Reproduce exactly the lines from the one containing "Reconstruct the object" down to the one containing "import Module from 'manifold-3d'", including both of those lines, and nothing else.

+ + +

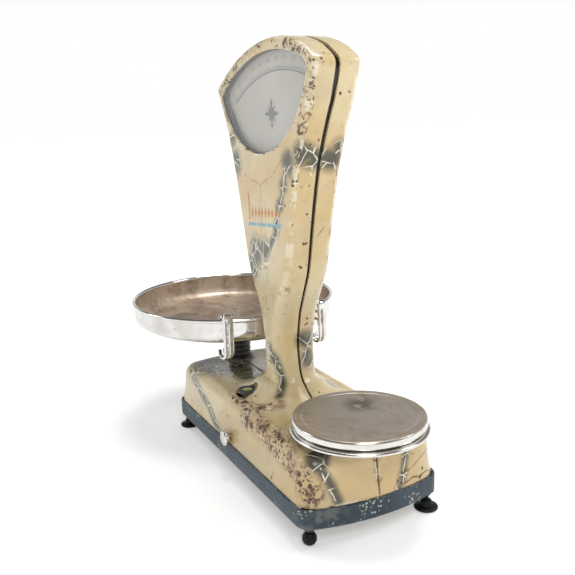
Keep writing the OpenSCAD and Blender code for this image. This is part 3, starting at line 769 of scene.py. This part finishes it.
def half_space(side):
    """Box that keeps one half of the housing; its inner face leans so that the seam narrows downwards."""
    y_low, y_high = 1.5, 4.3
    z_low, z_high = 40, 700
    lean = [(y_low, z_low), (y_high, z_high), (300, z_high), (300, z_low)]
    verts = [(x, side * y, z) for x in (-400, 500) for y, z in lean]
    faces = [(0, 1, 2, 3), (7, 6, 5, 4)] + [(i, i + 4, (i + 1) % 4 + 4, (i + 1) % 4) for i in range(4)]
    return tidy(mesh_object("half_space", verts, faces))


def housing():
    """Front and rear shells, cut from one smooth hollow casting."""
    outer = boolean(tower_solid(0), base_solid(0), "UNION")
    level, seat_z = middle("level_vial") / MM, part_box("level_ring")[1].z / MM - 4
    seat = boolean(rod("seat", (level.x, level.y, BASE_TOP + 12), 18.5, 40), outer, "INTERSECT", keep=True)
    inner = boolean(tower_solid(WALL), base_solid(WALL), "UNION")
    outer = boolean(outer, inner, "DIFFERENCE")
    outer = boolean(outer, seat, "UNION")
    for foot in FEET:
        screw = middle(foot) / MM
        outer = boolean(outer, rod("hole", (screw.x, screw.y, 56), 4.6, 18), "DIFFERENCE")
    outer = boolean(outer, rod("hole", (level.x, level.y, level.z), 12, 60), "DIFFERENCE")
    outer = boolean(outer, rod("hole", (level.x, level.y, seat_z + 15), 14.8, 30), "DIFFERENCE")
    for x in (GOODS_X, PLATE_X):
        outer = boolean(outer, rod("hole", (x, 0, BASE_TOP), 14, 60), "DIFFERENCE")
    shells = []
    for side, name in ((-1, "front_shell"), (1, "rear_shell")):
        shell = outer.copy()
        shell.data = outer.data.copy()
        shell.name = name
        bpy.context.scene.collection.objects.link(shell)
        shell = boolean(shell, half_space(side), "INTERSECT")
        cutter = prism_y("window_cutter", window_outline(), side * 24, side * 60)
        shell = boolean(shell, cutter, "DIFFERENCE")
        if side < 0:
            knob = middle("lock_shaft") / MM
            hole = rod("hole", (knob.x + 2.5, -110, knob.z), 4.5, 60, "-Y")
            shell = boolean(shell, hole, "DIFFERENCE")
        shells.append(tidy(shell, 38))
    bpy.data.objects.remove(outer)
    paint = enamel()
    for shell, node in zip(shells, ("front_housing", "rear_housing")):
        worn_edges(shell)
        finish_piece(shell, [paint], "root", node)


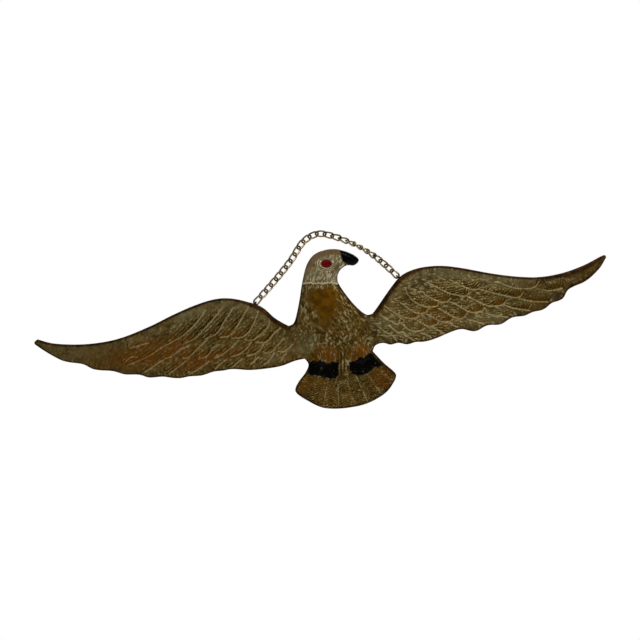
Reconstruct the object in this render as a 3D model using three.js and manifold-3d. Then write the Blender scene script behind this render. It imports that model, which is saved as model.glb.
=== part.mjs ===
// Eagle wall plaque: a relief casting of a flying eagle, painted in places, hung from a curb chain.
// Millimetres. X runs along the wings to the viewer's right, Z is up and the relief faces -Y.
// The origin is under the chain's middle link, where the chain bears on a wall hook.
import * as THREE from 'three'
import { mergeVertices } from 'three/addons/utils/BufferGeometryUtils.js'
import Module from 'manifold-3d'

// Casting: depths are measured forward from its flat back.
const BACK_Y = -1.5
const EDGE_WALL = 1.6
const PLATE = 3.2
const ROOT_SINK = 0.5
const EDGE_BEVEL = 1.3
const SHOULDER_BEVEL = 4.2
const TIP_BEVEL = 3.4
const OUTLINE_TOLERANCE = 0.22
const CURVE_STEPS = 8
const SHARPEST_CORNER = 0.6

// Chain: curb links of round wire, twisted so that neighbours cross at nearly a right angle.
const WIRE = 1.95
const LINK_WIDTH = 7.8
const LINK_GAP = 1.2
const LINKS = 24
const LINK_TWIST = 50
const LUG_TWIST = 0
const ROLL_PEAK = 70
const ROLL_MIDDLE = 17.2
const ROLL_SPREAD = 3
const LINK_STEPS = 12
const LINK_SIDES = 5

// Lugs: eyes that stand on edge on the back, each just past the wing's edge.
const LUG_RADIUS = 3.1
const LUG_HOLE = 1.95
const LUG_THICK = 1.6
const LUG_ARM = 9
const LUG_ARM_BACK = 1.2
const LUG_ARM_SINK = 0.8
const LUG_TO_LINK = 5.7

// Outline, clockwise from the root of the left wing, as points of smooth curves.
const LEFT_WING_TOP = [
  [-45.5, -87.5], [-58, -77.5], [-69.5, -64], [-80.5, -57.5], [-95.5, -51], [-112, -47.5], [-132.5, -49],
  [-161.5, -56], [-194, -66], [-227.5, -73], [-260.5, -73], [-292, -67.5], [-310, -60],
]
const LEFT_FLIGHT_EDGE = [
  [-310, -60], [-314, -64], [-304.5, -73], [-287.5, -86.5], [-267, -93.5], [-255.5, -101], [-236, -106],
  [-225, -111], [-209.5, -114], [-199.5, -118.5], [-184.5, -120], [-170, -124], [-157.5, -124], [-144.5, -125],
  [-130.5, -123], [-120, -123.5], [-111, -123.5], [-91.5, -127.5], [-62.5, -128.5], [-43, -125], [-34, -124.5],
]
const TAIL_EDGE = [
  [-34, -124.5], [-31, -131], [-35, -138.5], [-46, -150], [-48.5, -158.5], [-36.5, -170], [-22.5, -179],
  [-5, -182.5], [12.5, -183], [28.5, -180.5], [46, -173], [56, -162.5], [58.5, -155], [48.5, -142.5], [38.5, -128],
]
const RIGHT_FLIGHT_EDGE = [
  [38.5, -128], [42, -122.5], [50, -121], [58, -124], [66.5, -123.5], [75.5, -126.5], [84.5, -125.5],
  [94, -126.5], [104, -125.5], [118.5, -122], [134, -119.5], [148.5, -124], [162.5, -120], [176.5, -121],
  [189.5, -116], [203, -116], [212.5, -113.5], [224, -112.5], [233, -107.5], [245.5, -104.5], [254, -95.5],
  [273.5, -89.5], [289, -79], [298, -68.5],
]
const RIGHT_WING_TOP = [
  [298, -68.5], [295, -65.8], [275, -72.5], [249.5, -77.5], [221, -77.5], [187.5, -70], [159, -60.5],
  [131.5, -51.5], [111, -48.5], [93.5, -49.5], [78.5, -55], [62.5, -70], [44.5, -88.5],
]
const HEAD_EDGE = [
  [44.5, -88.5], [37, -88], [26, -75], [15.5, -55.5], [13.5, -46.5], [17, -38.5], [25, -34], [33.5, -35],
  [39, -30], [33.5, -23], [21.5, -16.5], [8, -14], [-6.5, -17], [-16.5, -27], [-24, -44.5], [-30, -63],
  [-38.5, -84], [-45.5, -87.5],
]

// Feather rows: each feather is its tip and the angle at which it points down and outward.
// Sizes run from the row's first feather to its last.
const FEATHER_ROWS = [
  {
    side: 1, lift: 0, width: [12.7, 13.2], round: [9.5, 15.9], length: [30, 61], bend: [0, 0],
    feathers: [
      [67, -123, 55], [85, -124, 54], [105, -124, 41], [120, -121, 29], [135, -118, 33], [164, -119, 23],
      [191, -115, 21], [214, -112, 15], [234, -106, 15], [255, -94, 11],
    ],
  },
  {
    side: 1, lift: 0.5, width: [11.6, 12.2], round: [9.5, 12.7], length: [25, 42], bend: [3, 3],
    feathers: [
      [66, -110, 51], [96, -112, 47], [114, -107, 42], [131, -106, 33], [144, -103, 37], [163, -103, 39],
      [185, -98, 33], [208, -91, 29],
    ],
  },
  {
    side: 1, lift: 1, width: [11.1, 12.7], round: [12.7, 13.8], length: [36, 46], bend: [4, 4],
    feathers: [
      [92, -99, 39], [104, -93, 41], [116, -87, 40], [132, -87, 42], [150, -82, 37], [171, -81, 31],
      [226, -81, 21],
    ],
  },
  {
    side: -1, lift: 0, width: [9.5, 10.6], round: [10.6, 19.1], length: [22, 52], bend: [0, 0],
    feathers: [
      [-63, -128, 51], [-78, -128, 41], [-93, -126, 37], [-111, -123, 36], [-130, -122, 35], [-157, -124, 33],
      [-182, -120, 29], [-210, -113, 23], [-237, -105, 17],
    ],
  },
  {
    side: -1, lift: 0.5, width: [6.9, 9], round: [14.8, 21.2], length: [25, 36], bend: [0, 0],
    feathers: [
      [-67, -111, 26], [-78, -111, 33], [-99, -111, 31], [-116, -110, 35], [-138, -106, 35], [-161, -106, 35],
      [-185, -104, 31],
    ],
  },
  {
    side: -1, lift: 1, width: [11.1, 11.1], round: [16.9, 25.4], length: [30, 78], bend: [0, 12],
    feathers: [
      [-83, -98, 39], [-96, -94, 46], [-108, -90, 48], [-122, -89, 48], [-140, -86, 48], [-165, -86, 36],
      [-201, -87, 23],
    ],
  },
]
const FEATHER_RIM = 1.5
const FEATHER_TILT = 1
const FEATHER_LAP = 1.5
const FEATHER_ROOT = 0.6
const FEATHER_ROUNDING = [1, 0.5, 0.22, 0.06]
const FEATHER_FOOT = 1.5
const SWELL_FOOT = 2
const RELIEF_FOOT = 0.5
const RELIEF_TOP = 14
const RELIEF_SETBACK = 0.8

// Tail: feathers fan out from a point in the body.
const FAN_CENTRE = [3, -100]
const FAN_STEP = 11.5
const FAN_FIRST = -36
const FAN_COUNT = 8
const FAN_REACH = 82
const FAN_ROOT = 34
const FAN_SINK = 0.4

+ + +

### RESPONSE TO THE EXERCISE
Reconstruct the object in this render as a 3D model using three.js and manifold-3d. Then write the Blender scene script behind this render. It imports that model, which is saved as model.glb.
=== part.mjs ===
// Eagle wall plaque: a relief casting of a flying eagle, painted in places, hung from a curb chain.
// Millimetres. X runs along the wings to the viewer's right, Z is up and the relief faces -Y.
// The origin is under the chain's middle link, where the chain bears on a wall hook.
import * as THREE from 'three'
import { mergeVertices } from 'three/addons/utils/BufferGeometryUtils.js'
import Module from 'manifold-3d'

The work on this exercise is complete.